Pick up the Trail either at 46 Joy St, where the Abiel Smith
School contains a Museum of Afro-American History
(summer daily 10am-4pm, rest of year Mon-Sat 10am-4pm; free),
illustrating the national civil rights campaign as well as local
history, or at the African Meeting House at 8 Smith Court
(off Joy St), for displays and talks from well-informed rangers.

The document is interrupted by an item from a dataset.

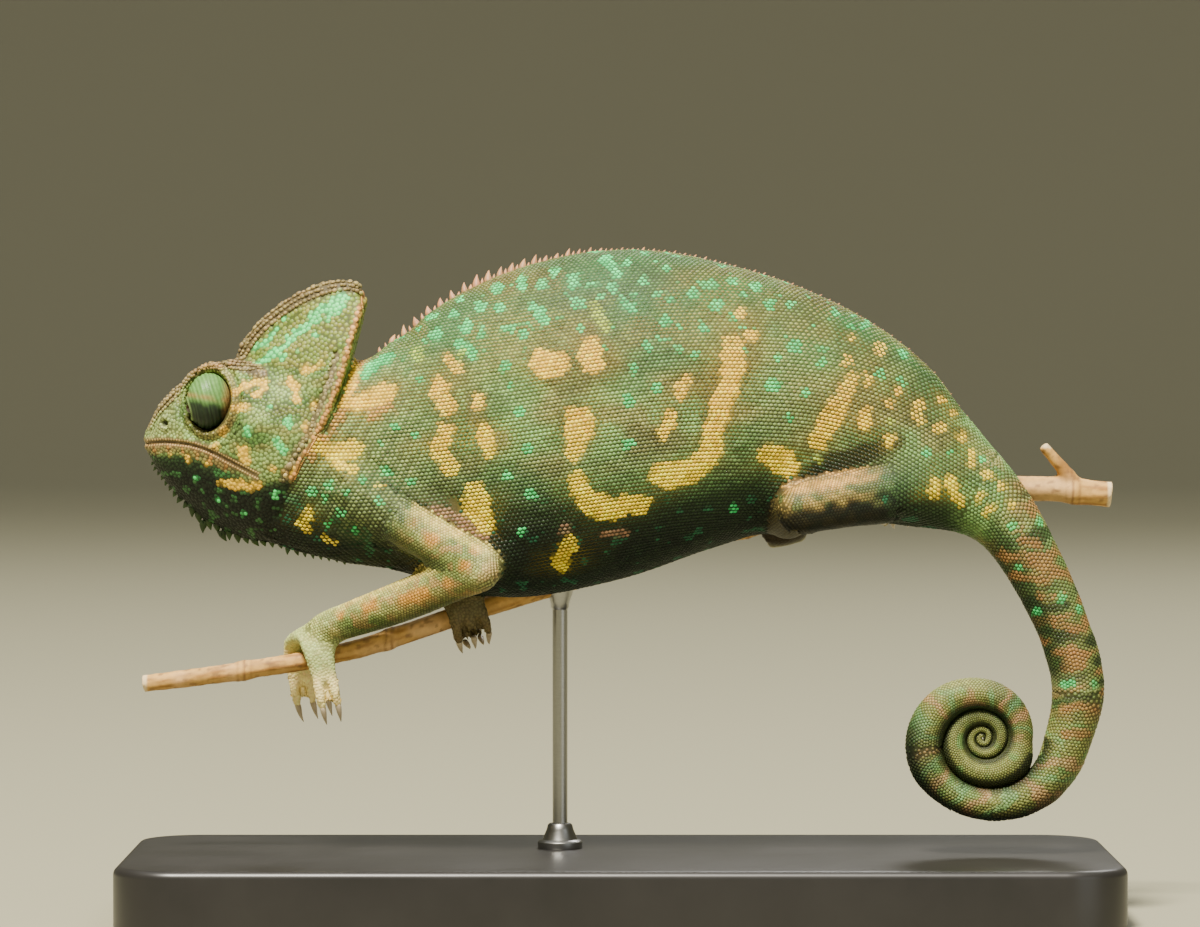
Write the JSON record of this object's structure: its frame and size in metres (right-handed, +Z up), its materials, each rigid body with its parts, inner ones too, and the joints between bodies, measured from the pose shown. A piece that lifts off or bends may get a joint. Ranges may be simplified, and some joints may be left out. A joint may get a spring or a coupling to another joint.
{
  "type": "chameleon figure",
  "caption": "Life-size still model of a veiled chameleon gripping a cut perch, tail coiled, on a flat display stand with one rod.",
  "frame": {"origin": "centre of the stand base's underside", "axes": "+Z up; the animal faces -X and its left side faces -Y; the perch runs along X"},
  "size_m": [0.1843, 0.076, 0.1233],
  "materials": {
    "skin": "granular scaly skin, dark green with yellow-orange and turquoise markings",
    "eye": "scaly eye turret with a small glossy dark eye in it",
    "claw": "pale horn, satin",
    "bark": "thin tan bark, matt",
    "base": "dark stained board, satin lacquer",
    "steel": "brushed"
  },
  "bodies": {
    "root": {"head": "skin", "casque": "skin", "lower_jaw": "skin", "neck": "skin", "trunk": "skin", "tail_1": "skin", "tail_2": "skin", "tail_3": "skin", "tail_4": "skin", "tail_5": "skin", "upper_fore_left": "skin", "lower_fore_left": "skin", "foot_fore_left": "skin", "upper_fore_right": "skin", "lower_fore_right": "skin", "foot_fore_right": "skin", "upper_hind_left": "skin", "lower_hind_left": "skin", "foot_hind_left": "skin", "upper_hind_right": "skin", "lower_hind_right": "skin", "foot_hind_right": "skin", "eye_left": "eye", "eye_right": "eye", "claw_fore_left_1": "claw", "claw_fore_left_2": "claw", "claw_fore_left_3": "claw", "claw_fore_left_4": "claw", "claw_fore_left_5": "claw", "claw_fore_right_1": "claw", "claw_fore_right_2": "claw", "claw_fore_right_3": "claw", "claw_fore_right_4": "claw", "claw_fore_right_5": "claw", "claw_hind_left_1": "claw", "claw_hind_left_2": "claw", "claw_hind_left_3": "claw", "claw_hind_left_4": "claw", "claw_hind_left_5": "claw", "claw_hind_right_1": "claw", "claw_hind_right_2": "claw", "claw_hind_right_3": "claw", "claw_hind_right_4": "claw", "claw_hind_right_5": "claw", "perch": "bark", "stand_base": "base", "stand_ferrule": "steel", "stand_rod": "steel", "stand_saddle": "steel"}
  },
  "joints": []
}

Built in 1806 as the first African-American church in the United
States, this became known as "Black Faneuil Hall" during the
abolitionist campaign; Frederick Douglass issued his call here for
all blacks to take up arms in the Civil War. Among those who
responded were the volunteers of the Massachusetts 54th
Regiment , commemorated by a monument at the edge of Boston
Common, opposite the State House, which depicts their farewell
march down Beacon Street. Robert Lowell won a Pulitzer Prize for
his poem, For the Union Dead, about this monument, and the
regiment's tragic end at Fort Wagner was depicted in the movie
Glory. The Trail then winds around Beacon Hill, passing schools,
other institutions, and residences ranging from the small, cream
clapboard houses of Smith Court to the imposing Lewis and
Harriet Hayden House at 66 Phillips St, once a stop on the
famous "Underground Railroad," sheltering runaway slaves from
pursuing bounty-hunters.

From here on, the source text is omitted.